## Dataset section
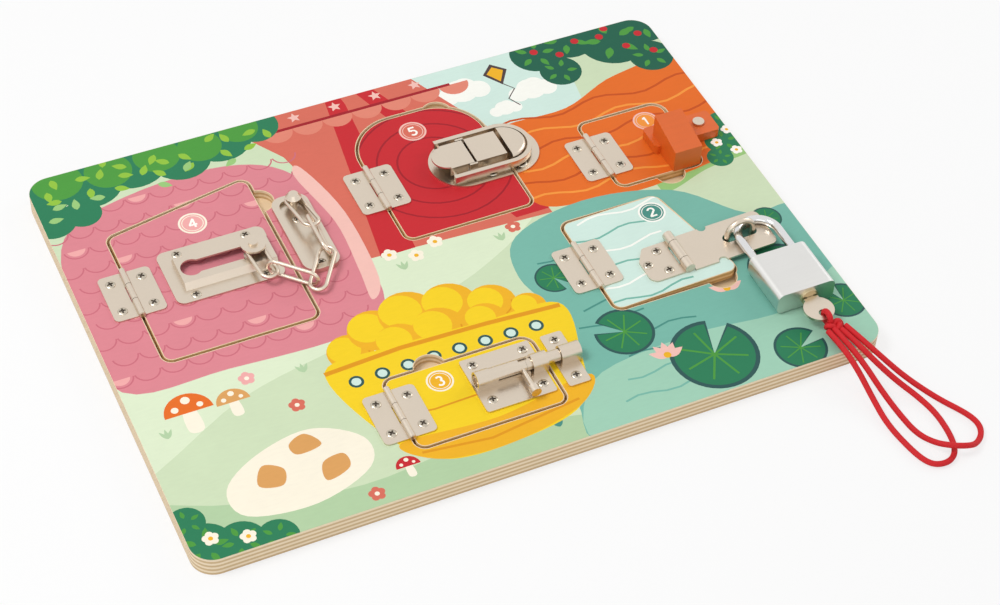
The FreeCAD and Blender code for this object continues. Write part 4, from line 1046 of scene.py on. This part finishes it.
@dataclass(frozen=True)
class Head:
    """The domed head of a screw with its cross recess, in millimetres."""

    radius: float = 2.95
    height: float = 0.75
    arm: float = 1.75
    arm_width: float = 0.62
    recess: float = 0.7
    spread: float = 0.12
    taper: float = 0.4
    fullness: float = 2.6
    skirt: float = 0.15
    rings: int = 14
    steps: int = 48
    first_turn: float = 0.7
    next_turn: float = 1.9

    def level(self, across: float, along: float) -> float:
        """Height of the head's surface at a place.

        Args:
            across, along: the place from the head's middle.

        Returns:
            The height over the plate.
        """
        far = min(math.hypot(across, along) / self.radius, 1.0)
        dome = self.height * math.sqrt(max(1 - far ** self.fullness, 0.0))
        return dome - self.recess * (1 - self.taper * far) if self.inside(across, along) else dome

    def inside(self, across: float, along: float) -> bool:
        """Whether a place lies in the cross recess.

        Args:
            across, along: the place from the head's middle.

        Returns:
            True in one of the four arms.
        """
        half = self.arm_width / 2 + self.spread
        return abs(across) < half and abs(along) < self.arm or abs(along) < half and abs(across) < self.arm


@dataclass
class ScrewHeads:
    """Domed heads laid over the countersunk screws."""

    materials: Materials
    head: Head = field(default_factory=Head)

    def build(self) -> None:
        """Put a head on every screw of every screw group."""
        steel = self.materials.surface("screw_heads", SCREW)
        # The recess material is painted shade, darker than the heads' own steel
        shade = self.materials.surface("screw_recess_painted_shade", RECESS_PAINTED_SHADE)
        for name in sorted(FRAME["nodes"]):
            if name.endswith("_screws"):
                self.group(name, steel, shade)

    def group(self, name: str, steel: bpy.types.Material, shade: bpy.types.Material) -> None:
        """Make the heads of one group of screws.

        Args:
            name: the group's CAD node.
            steel: their material.
            shade: the darker material in the recesses, painted shade.
        """
        tilt = math.radians(DOOR_2_AJAR) if name == "door_2_screws" else 0.0
        mesh = bmesh.new()
        for number, (middle, top) in enumerate(self.screws(name)):
            place = Matrix.Translation((middle.x, middle.y, top)) @ Matrix.Rotation(-tilt, 4, "Y")
            turn = self.head.first_turn + number * self.head.next_turn
            self.one(mesh, place @ Matrix.Rotation(turn, 4, "Z") @ Matrix.Scale(MM, 4))
        data = bpy.data.meshes.new(name + "_heads")
        bmesh.ops.recalc_face_normals(mesh, faces=mesh.faces)
        mesh.to_mesh(data)
        mesh.free()
        data.materials.append(steel)
        data.materials.append(shade)
        placed(name + "_heads", data, FRAME["nodes"][name]["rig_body"])

    def screws(self, name: str) -> list[tuple[Vector, float]]:
        """Where the screws of a group are, always in the same order.

        Args:
            name: the group's CAD node.

        Returns:
            The middle and the top of each screw.
        """
        mesh = bmesh.new()
        mesh.from_mesh(FRAME["nodes"][name].data)
        bmesh.ops.remove_doubles(mesh, verts=mesh.verts, dist=WELD)
        left = set(mesh.verts)
        found = []
        for seed in mesh.verts:
            if seed not in left:
                continue
            left.discard(seed)
            edge = [seed]
            screw = [seed]
            while edge:
                vert = edge.pop()
                for link in vert.link_edges:
                    other = link.other_vert(vert)
                    if other in left:
                        left.discard(other)
                        edge.append(other)
                        screw.append(other)
            low = [min(v.co[axis] for v in screw) for axis in range(3)]
            high = [max(v.co[axis] for v in screw) for axis in range(3)]
            middle = Vector(((low[0] + high[0]) / 2, (low[1] + high[1]) / 2, 0))
            if name != "door_2_screws":
                top = [v.co.x for v in screw if v.co.z > high[2] - SCREW_TOP]
                middle.x = (min(top) + max(top)) / 2
            found.append((middle, high[2]))
        mesh.free()
        return found

    def one(self, mesh: bmesh.types.BMesh, place: Matrix) -> None:
        """Add one closed head.

        Args:
            mesh: the mesh it goes into.
            place: where it stands, from millimetres.
        """
        head = self.head
        old = set(mesh.verts)
        profile = [mesh.verts.new((head.radius * ring / head.rings, 0, 0)) for ring in range(head.rings + 1)]
        profile.append(mesh.verts.new((head.radius, 0, -head.skirt)))
        lines = [mesh.edges.new(pair) for pair in zip(profile, profile[1:])]
        bmesh.ops.spin(mesh, geom=profile + lines, cent=(0, 0, 0), axis=(0, 0, 1), dvec=(0, 0, 0),
                       angle=2 * math.pi, steps=head.steps, use_merge=True, use_duplicate=False)
        bmesh.ops.remove_doubles(mesh, verts=[v for v in mesh.verts if v not in old], dist=1e-4)
        verts = [vert for vert in mesh.verts if vert not in old]
        faces = [face for face in mesh.faces if face.verts[0] not in old]
        rim = [edge for edge in mesh.edges if edge.is_boundary and edge.verts[0] not in old]
        bmesh.ops.holes_fill(mesh, edges=rim, sides=0)
        for vert in verts:
            if vert.co.z > -head.skirt / 2:
                vert.co.z = head.level(vert.co.x, vert.co.y)
        for face in faces:
            middle = face.calc_center_median()
            # Faces in the cross recess take the darker material, which is painted shade
            face.material_index = int(head.inside(middle.x, middle.y))
        bmesh.ops.transform(mesh, matrix=place, verts=verts)


# The cord's route, in millimetres from the board's front left corner
LOOP_A = (
    (368.7, 12.5, 17.5), (370, -1, 17.9), (372, -15, 13.1), (373.6, -30.2, 4.9),
    (373, -47.8, 1.9), (375.5, -67.7, 1.9), (378.4, -77.7, 1.9), (382.9, -82.3, 1.9),
    (390.7, -82.9, 1.9), (397.1, -78, 1.9), (400.6, -67.3, 1.9), (401.7, -50.9, 1.9),
    (398, -36.8, 2.9), (390.6, -25, 7.1), (383.4, -12.6, 13.5), (378.5, 0.2, 17.9),
    (376, 12.5, 17.5),
)
LOOP_B = (
    (372.5, 12.6, 17.7), (373.9, -1.2, 18.3), (376.7, -15.4, 13.9), (379.6, -29.7, 7.1),
    (382.3, -43.4, 2.7), (384, -59, 2.1), (387.8, -70.6, 5.1), (394, -77.6, 7.5), (402, -80.8, 7.1),
    (410, -78.4, 2.5), (416.6, -73.2, 1.9), (419.2, -66, 1.9), (416.7, -57, 1.9),
    (407.7, -42.6, 2.3), (396.4, -25.6, 7.3), (387.9, -10.8, 13.9), (382.2, 1.2, 18.1),
    (379.7, 12.6, 17.7),
)
CORD_DIAMETER = 0.0033


@dataclass
class KeyCord:
    """The red cord on the key: a knot and two loops."""

    materials: Materials
    knot_middle: tuple[float, float, float] = (374.2, 14.6, 17.0)
    knot_half: tuple[float, float, float] = (5.0, 2.5, 2.0)
    knot_steps: int = 60
    eye_middle: tuple[float, float, float] = (372.2, 20.2, 19.7)
    eye_half: Point = (3.6, 3.4)
    eye_steps: int = 28

    def build(self) -> None:
        """Replace the cord's CAD solids with smooth curves and a soft knot."""
        red = self.materials.surface("cord_red", CORD_RED)
        knot = self.knot(red)
        for name, route, length in (("loop_a", LOOP_A, 0.214), ("loop_b", LOOP_B, 0.221)):
            self.loop(name, route, length, red, knot)

    def tube(self, name: str) -> bpy.types.Curve:
        """A curve as thick as the cord, still without a line.

        Args:
            name: its name.

        Returns:
            The curve.
        """
        curve = bpy.data.curves.new(name, "CURVE")
        curve.dimensions = "3D"
        curve.bevel_depth = CORD_DIAMETER / 2
        curve.bevel_resolution = 4
        return curve

    def line(self, curve: bpy.types.Curve, kind: str, route: Route) -> bpy.types.Spline:
        """Add a line to a curve.

        Args:
            curve: the curve.
            kind: the spline's type.
            route: its points in millimetres on the board.

        Returns:
            The spline.
        """
        spline = curve.splines.new(kind)
        spline.points.add(len(route) - 1)
        for point, spot in zip(spline.points, route):
            point.co = (*metres(*spot), 1)
        return spline

    def loop(self, name: str, route: Route, length: float, red: bpy.types.Material,
             knot: bpy.types.Object) -> None:
        """One loop of the cord.

        Args:
            name: end of its name.
            route: its points.
            length: its real length in metres; not used.
            red: its material.
            knot: the knot it starts from; not used.
        """
        curve = self.tube(f"cord_{name}")
        curve.use_fill_caps = True
        spline = self.line(curve, "NURBS", route)
        spline.order_u = 3
        spline.use_endpoint_u = True
        spline.resolution_u = 8
        curve.materials.append(red)
        piece = placed(f"cord_{name}", curve, "key")
        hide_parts(f"key_cord_{name}")

    def knot(self, red: bpy.types.Material) -> bpy.types.Object:
        """The overhand knot and the eye through the key, as one wound tube.

        Args:
            red: its material.

        Returns:
            The knot.
        """
        x, y, z = self.knot_middle
        wide, deep, high = self.knot_half
        wound = []
        for step in range(self.knot_steps):
            turn = 2 * math.pi * step / self.knot_steps
            across = (math.sin(turn) + 2 * math.sin(2 * turn)) / 3
            along = (math.cos(turn) - 2 * math.cos(2 * turn)) / 3
            wound.append((x + across * wide, y + along * deep, z - high * math.sin(3 * turn)))
        x, y, z = self.eye_middle
        deep, high = self.eye_half
        turns = [2 * math.pi * step / self.eye_steps for step in range(self.eye_steps)]
        eye = [(x, y + deep * math.cos(turn), z + high * math.sin(turn)) for turn in turns]
        curve = self.tube("cord_knot_line")
        for route in (wound, eye):
            self.line(curve, "POLY", route).use_cyclic_u = True
        line_object = bpy.data.objects.new("cord_knot_line", curve)
        data = bpy.data.meshes.new_from_object(line_object)
        bpy.data.objects.remove(line_object)
        bpy.data.curves.remove(curve)
        data.name = "cord_knot"
        data.materials.clear()
        data.materials.append(red)
        for polygon in data.polygons:
            polygon.use_smooth = True
        piece = placed("cord_knot", data, "key")
        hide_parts("key_cord_knot")
        return piece


def seen_rays(shader: Shader) -> Socket:
    """Pick the rays that show the backdrop: camera, mirror and glass rays.

    Args:
        shader: the material or world they are for.

    Returns:
        A socket that is 1 for these rays.
    """
    rays = shader.node("ShaderNodeLightPath")
    found = rays.outputs["Is Camera Ray"]
    for name in ("Is Glossy Ray", "Is Transmission Ray"):
        found = shader.maths("MAXIMUM", found, rays.outputs[name])
    return found


@dataclass(frozen=True)
class CameraPlace:
    """Where the photograph was taken from, in metres in the board's frame."""

    spot: tuple[float, float, float] = (-0.38283, -0.83306, 0.94210)
    right: tuple[float, float, float] = (0.90869, -0.41607, 0.03430)
    down: tuple[float, float, float] = (-0.28036, -0.66905, -0.68831)
    ahead: tuple[float, float, float] = (0.30934, 0.61584, -0.72460)
    lens: float = 83.48


@dataclass
class Studio:
    """Camera, lamps and white surroundings."""

    place: CameraPlace = field(default_factory=CameraPlace)
    floor_size: float = 3.0
    floor_drop: float = 0.0003
    floor_glow: float = 0.72
    ambient: float = 0.62

    def build(self) -> None:
        """Set up everything round the object."""
        scene = bpy.context.scene
        scene.render.resolution_x = 1000
        scene.render.resolution_y = 605
        scene.view_settings.view_transform = "Standard"
        scene.view_settings.look = "None"
        self.camera(scene)
        self.world(scene)
        self.floor()
        # Each lamp's place in metres, power in watts and size in metres
        self.lamp("key_lamp", (-0.7, 0.1, 1.3), 9.0, 0.5)
        self.lamp("front_lamp", (-0.5, -1.2, 0.3), 3.0, 1.2)
        self.lamp("side_lamp", (1.2, 0.2, 0.7), 3.0, 0.6)

    def camera(self, scene: bpy.types.Scene) -> None:
        """Place the camera.

        Args:
            scene: the scene.
        """
        data = bpy.data.cameras.new("camera")
        data.lens = self.place.lens
        data.sensor_width = 36
        data.clip_start = 0.01
        camera = bpy.data.objects.new("camera", data)
        scene.collection.objects.link(camera)
        columns = (self.place.right, [-x for x in self.place.down], [-x for x in self.place.ahead])
        matrix = Matrix([[columns[c][r] for c in range(3)] for r in range(3)]).to_4x4()
        matrix.translation = self.place.spot
        camera.matrix_world = matrix
        scene.camera = camera

    def world(self, scene: bpy.types.Scene) -> None:
        """White for the camera and a soft grey gradient for the light.

        Args:
            scene: the scene.
        """
        world = bpy.data.worlds.new("surroundings")
        scene.world = world
        world.use_nodes = True
        shader = Shader(world.node_tree)
        tree = world.node_tree
        backdrop = tree.nodes["Background"]
        backdrop.inputs["Color"].default_value = (1, 1, 1, 1)
        backdrop.inputs["Strength"].default_value = 1.0
        soft = shader.node("ShaderNodeBackground")
        soft.inputs["Strength"].default_value = self.ambient
        way = shader.node("ShaderNodeTexCoord")
        split = shader.node("ShaderNodeSeparateXYZ")
        shader.join(way.outputs["Generated"], split.inputs[0])
        ramp = shader.node("ShaderNodeValToRGB")
        ramp.color_ramp.elements[0].color = (0.66, 0.65, 0.63, 1)
        ramp.color_ramp.elements[1].position = 0.55
        ramp.color_ramp.elements[1].color = (1, 1, 1, 1)
        shader.join(split.outputs["Z"], ramp.inputs[0])
        shader.join(ramp.outputs[0], soft.inputs["Color"])
        shader.mixed(seen_rays(shader), soft.outputs[0], backdrop.outputs[0],
                     tree.nodes["World Output"].inputs["Surface"])

    def floor(self) -> None:
        """A wide pale floor that keeps the object's shadow."""
        mesh = bmesh.new()
        bmesh.ops.create_grid(mesh, x_segments=1, y_segments=1, size=self.floor_size)
        bmesh.ops.translate(mesh, verts=mesh.verts, vec=(0, 0, -self.floor_drop))
        data = bpy.data.meshes.new("floor")
        mesh.to_mesh(data)
        mesh.free()
        material = bpy.data.materials.new("floor")
        material.use_nodes = True
        shader = Shader(material.node_tree)
        main = material.node_tree.nodes["Principled BSDF"]
        main.inputs["Base Color"].default_value = (0.86, 0.86, 0.86, 1)
        main.inputs["Roughness"].default_value = 0.9
        main.inputs["Specular IOR Level"].default_value = 0.0
        glow = shader.node("ShaderNodeEmission")
        glow.inputs["Strength"].default_value = 1.0
        shader.mixed(shader.maths("MULTIPLY", seen_rays(shader), self.floor_glow), main.outputs[0],
                     glow.outputs[0], material.node_tree.nodes["Material Output"].inputs["Surface"])
        data.materials.append(material)
        floor = bpy.data.objects.new("floor", data)
        bpy.context.scene.collection.objects.link(floor)

    def lamp(self, name: str, spot: tuple[float, float, float], power: float, size: float) -> None:
        """A square lamp that looks at the board.

        Args:
            name: its name.
            spot: its place in metres.
            power: its power in watts.
            size: its side in metres.
        """
        data = bpy.data.lights.new(name, "AREA")
        data.energy = power
        data.size = size
        lamp = bpy.data.objects.new(name, data)
        bpy.context.scene.collection.objects.link(lamp)
        lamp.location = spot
        lamp.rotation_euler = (-Vector(spot)).to_track_quat("-Z", "Y").to_euler()


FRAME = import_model()


def main() -> None:
    """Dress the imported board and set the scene."""
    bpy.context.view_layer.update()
    materials = Materials()
    for maker in (Hardware(materials), PrintedBoard(materials), ScrewHeads(materials), KeyCord(materials),
                  Studio()):
        maker.build()
        LOG.info("%s is built", type(maker).__name__)
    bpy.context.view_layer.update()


if __name__ == "__main__":
    logging.basicConfig(level=logging.INFO)
    main()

## What to work on
Using the material above, quote the first line and each line after it, stopping at and including the line that holds "group of screws.".

## Solution
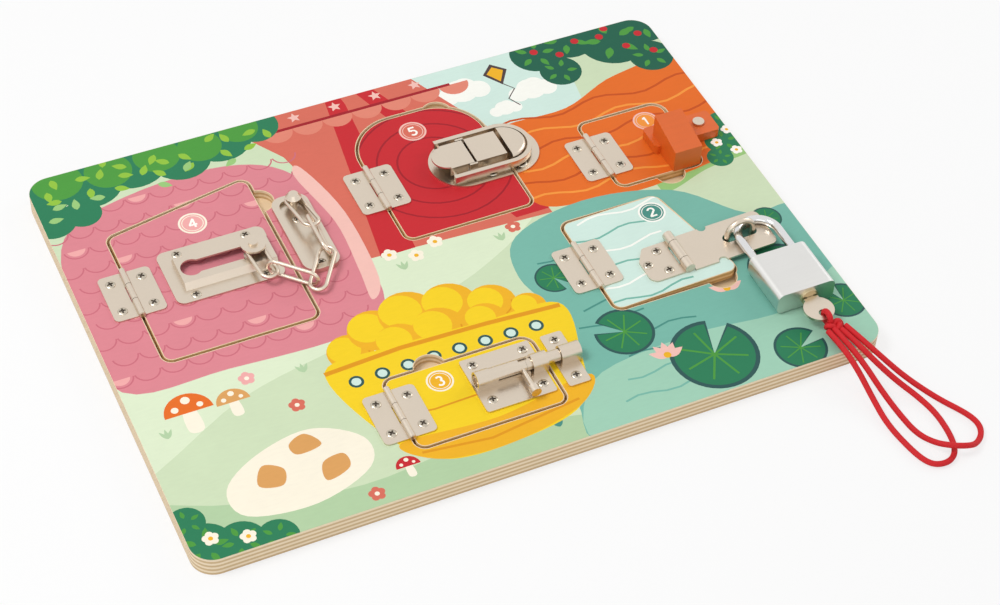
The FreeCAD and Blender code for this object continues. Write part 4, from line 1046 of scene.py on. This part finishes it.
@dataclass(frozen=True)
class Head:
    """The domed head of a screw with its cross recess, in millimetres."""

    radius: float = 2.95
    height: float = 0.75
    arm: float = 1.75
    arm_width: float = 0.62
    recess: float = 0.7
    spread: float = 0.12
    taper: float = 0.4
    fullness: float = 2.6
    skirt: float = 0.15
    rings: int = 14
    steps: int = 48
    first_turn: float = 0.7
    next_turn: float = 1.9

    def level(self, across: float, along: float) -> float:
        """Height of the head's surface at a place.

        Args:
            across, along: the place from the head's middle.

        Returns:
            The height over the plate.
        """
        far = min(math.hypot(across, along) / self.radius, 1.0)
        dome = self.height * math.sqrt(max(1 - far ** self.fullness, 0.0))
        return dome - self.recess * (1 - self.taper * far) if self.inside(across, along) else dome

    def inside(self, across: float, along: float) -> bool:
        """Whether a place lies in the cross recess.

        Args:
            across, along: the place from the head's middle.

        Returns:
            True in one of the four arms.
        """
        half = self.arm_width / 2 + self.spread
        return abs(across) < half and abs(along) < self.arm or abs(along) < half and abs(across) < self.arm


@dataclass
class ScrewHeads:
    """Domed heads laid over the countersunk screws."""

    materials: Materials
    head: Head = field(default_factory=Head)

    def build(self) -> None:
        """Put a head on every screw of every screw group."""
        steel = self.materials.surface("screw_heads", SCREW)
        # The recess material is painted shade, darker than the heads' own steel
        shade = self.materials.surface("screw_recess_painted_shade", RECESS_PAINTED_SHADE)
        for name in sorted(FRAME["nodes"]):
            if name.endswith("_screws"):
                self.group(name, steel, shade)

    def group(self, name: str, steel: bpy.types.Material, shade: bpy.types.Material) -> None:
        """Make the heads of one group of screws.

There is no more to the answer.